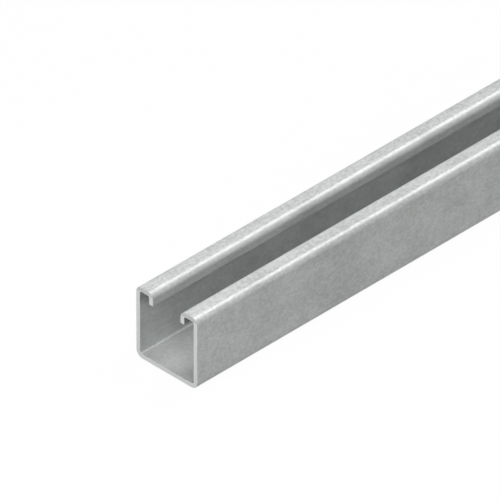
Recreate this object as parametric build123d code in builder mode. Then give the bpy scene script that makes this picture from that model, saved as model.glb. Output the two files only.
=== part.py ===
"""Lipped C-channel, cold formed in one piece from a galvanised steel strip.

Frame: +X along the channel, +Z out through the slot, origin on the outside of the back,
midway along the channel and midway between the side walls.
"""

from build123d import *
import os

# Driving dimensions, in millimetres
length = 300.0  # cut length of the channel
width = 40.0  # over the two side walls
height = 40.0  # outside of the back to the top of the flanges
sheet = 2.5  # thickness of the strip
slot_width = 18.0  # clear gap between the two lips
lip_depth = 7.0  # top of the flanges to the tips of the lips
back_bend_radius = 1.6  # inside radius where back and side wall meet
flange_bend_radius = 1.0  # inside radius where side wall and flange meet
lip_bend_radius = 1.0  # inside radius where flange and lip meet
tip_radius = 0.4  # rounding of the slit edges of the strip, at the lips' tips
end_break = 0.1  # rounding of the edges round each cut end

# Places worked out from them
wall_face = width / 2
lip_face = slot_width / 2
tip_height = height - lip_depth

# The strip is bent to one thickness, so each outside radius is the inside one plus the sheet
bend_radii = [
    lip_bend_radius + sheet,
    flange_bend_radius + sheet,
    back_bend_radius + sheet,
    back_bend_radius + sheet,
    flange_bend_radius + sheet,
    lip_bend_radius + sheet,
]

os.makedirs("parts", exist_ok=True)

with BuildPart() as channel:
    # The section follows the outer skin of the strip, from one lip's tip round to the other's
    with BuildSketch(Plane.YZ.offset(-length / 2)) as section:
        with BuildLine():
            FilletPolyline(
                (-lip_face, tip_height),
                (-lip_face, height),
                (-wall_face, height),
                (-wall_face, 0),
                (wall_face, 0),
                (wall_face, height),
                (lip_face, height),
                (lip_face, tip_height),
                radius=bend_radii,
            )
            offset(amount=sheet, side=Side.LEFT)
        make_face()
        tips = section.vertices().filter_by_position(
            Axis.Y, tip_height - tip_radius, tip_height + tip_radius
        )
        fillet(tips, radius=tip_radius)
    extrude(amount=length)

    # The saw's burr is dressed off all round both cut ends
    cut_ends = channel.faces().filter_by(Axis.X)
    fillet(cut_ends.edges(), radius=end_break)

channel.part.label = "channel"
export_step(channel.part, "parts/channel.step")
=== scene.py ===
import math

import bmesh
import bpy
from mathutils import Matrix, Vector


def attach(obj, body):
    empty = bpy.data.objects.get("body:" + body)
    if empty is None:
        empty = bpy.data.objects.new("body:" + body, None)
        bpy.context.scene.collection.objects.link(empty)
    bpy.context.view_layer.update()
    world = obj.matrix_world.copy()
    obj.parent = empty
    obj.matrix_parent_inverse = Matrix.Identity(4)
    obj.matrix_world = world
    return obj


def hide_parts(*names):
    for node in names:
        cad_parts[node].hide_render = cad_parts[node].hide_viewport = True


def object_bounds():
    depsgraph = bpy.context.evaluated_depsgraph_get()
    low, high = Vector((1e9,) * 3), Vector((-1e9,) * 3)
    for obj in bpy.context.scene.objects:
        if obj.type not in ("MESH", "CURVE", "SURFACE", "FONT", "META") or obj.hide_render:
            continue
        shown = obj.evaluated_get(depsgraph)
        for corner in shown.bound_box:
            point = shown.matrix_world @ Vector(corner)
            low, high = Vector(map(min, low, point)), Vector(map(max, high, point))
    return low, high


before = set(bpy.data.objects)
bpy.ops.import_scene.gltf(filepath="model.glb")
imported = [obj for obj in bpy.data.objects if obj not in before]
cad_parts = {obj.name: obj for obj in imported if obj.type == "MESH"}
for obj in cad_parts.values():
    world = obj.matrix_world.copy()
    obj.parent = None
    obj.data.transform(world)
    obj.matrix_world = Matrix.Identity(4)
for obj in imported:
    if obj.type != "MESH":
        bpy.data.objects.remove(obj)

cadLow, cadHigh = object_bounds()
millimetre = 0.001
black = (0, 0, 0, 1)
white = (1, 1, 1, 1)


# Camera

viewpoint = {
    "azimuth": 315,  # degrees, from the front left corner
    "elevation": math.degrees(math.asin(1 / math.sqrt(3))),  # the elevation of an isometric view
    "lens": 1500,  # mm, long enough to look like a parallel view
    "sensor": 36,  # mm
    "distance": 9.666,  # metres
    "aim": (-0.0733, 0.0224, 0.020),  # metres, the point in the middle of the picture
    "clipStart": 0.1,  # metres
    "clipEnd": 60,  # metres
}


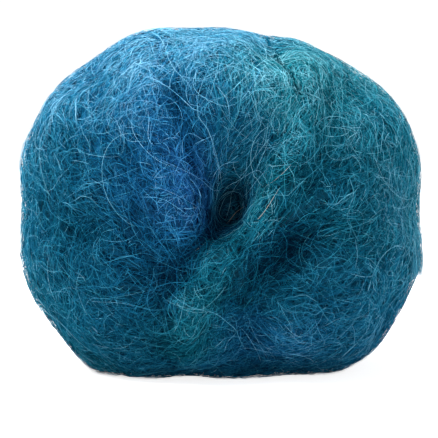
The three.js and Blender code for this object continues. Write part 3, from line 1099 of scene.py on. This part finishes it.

⁂

Written problem - The records above should be returned exactly.

Answer -
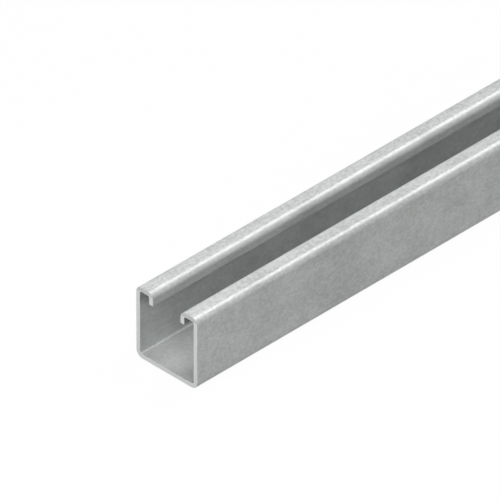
Recreate this object as parametric build123d code in builder mode. Then give the bpy scene script that makes this picture from that model, saved as model.glb. Output the two files only.
=== part.py ===
"""Lipped C-channel, cold formed in one piece from a galvanised steel strip.

Frame: +X along the channel, +Z out through the slot, origin on the outside of the back,
midway along the channel and midway between the side walls.
"""

from build123d import *
import os

# Driving dimensions, in millimetres
length = 300.0  # cut length of the channel
width = 40.0  # over the two side walls
height = 40.0  # outside of the back to the top of the flanges
sheet = 2.5  # thickness of the strip
slot_width = 18.0  # clear gap between the two lips
lip_depth = 7.0  # top of the flanges to the tips of the lips
back_bend_radius = 1.6  # inside radius where back and side wall meet
flange_bend_radius = 1.0  # inside radius where side wall and flange meet
lip_bend_radius = 1.0  # inside radius where flange and lip meet
tip_radius = 0.4  # rounding of the slit edges of the strip, at the lips' tips
end_break = 0.1  # rounding of the edges round each cut end

# Places worked out from them
wall_face = width / 2
lip_face = slot_width / 2
tip_height = height - lip_depth

# The strip is bent to one thickness, so each outside radius is the inside one plus the sheet
bend_radii = [
    lip_bend_radius + sheet,
    flange_bend_radius + sheet,
    back_bend_radius + sheet,
    back_bend_radius + sheet,
    flange_bend_radius + sheet,
    lip_bend_radius + sheet,
]

os.makedirs("parts", exist_ok=True)

with BuildPart() as channel:
    # The section follows the outer skin of the strip, from one lip's tip round to the other's
    with BuildSketch(Plane.YZ.offset(-length / 2)) as section:
        with BuildLine():
            FilletPolyline(
                (-lip_face, tip_height),
                (-lip_face, height),
                (-wall_face, height),
                (-wall_face, 0),
                (wall_face, 0),
                (wall_face, height),
                (lip_face, height),
                (lip_face, tip_height),
                radius=bend_radii,
            )
            offset(amount=sheet, side=Side.LEFT)
        make_face()
        tips = section.vertices().filter_by_position(
            Axis.Y, tip_height - tip_radius, tip_height + tip_radius
        )
        fillet(tips, radius=tip_radius)
    extrude(amount=length)

    # The saw's burr is dressed off all round both cut ends
    cut_ends = channel.faces().filter_by(Axis.X)
    fillet(cut_ends.edges(), radius=end_break)

channel.part.label = "channel"
export_step(channel.part, "parts/channel.step")
=== scene.py ===
import math

import bmesh
import bpy
from mathutils import Matrix, Vector


def attach(obj, body):
    empty = bpy.data.objects.get("body:" + body)
    if empty is None:
        empty = bpy.data.objects.new("body:" + body, None)
        bpy.context.scene.collection.objects.link(empty)
    bpy.context.view_layer.update()
    world = obj.matrix_world.copy()
    obj.parent = empty
    obj.matrix_parent_inverse = Matrix.Identity(4)
    obj.matrix_world = world
    return obj


def hide_parts(*names):
    for node in names:
        cad_parts[node].hide_render = cad_parts[node].hide_viewport = True


def object_bounds():
    depsgraph = bpy.context.evaluated_depsgraph_get()
    low, high = Vector((1e9,) * 3), Vector((-1e9,) * 3)
    for obj in bpy.context.scene.objects:
        if obj.type not in ("MESH", "CURVE", "SURFACE", "FONT", "META") or obj.hide_render:
            continue
        shown = obj.evaluated_get(depsgraph)
        for corner in shown.bound_box:
            point = shown.matrix_world @ Vector(corner)
            low, high = Vector(map(min, low, point)), Vector(map(max, high, point))
    return low, high


before = set(bpy.data.objects)
bpy.ops.import_scene.gltf(filepath="model.glb")
imported = [obj for obj in bpy.data.objects if obj not in before]
cad_parts = {obj.name: obj for obj in imported if obj.type == "MESH"}
for obj in cad_parts.values():
    world = obj.matrix_world.copy()
    obj.parent = None
    obj.data.transform(world)
    obj.matrix_world = Matrix.Identity(4)
for obj in imported:
    if obj.type != "MESH":
        bpy.data.objects.remove(obj)

cadLow, cadHigh = object_bounds()
millimetre = 0.001
black = (0, 0, 0, 1)
white = (1, 1, 1, 1)


# Camera

viewpoint = {
    "azimuth": 315,  # degrees, from the front left corner
    "elevation": math.degrees(math.asin(1 / math.sqrt(3))),  # the elevation of an isometric view
    "lens": 1500,  # mm, long enough to look like a parallel view
    "sensor": 36,  # mm
    "distance": 9.666,  # metres
    "aim": (-0.0733, 0.0224, 0.020),  # metres, the point in the middle of the picture
    "clipStart": 0.1,  # metres
    "clipEnd": 60,  # metres
}


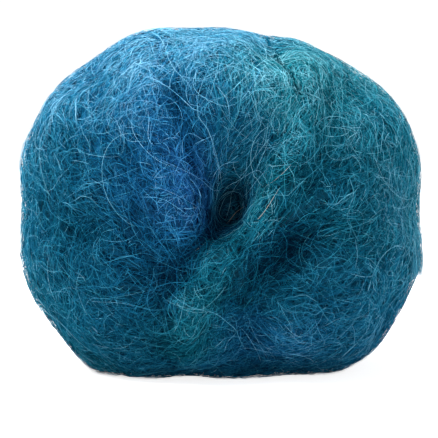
The three.js and Blender code for this object continues. Write part 3, from line 1099 of scene.py on. This part finishes it.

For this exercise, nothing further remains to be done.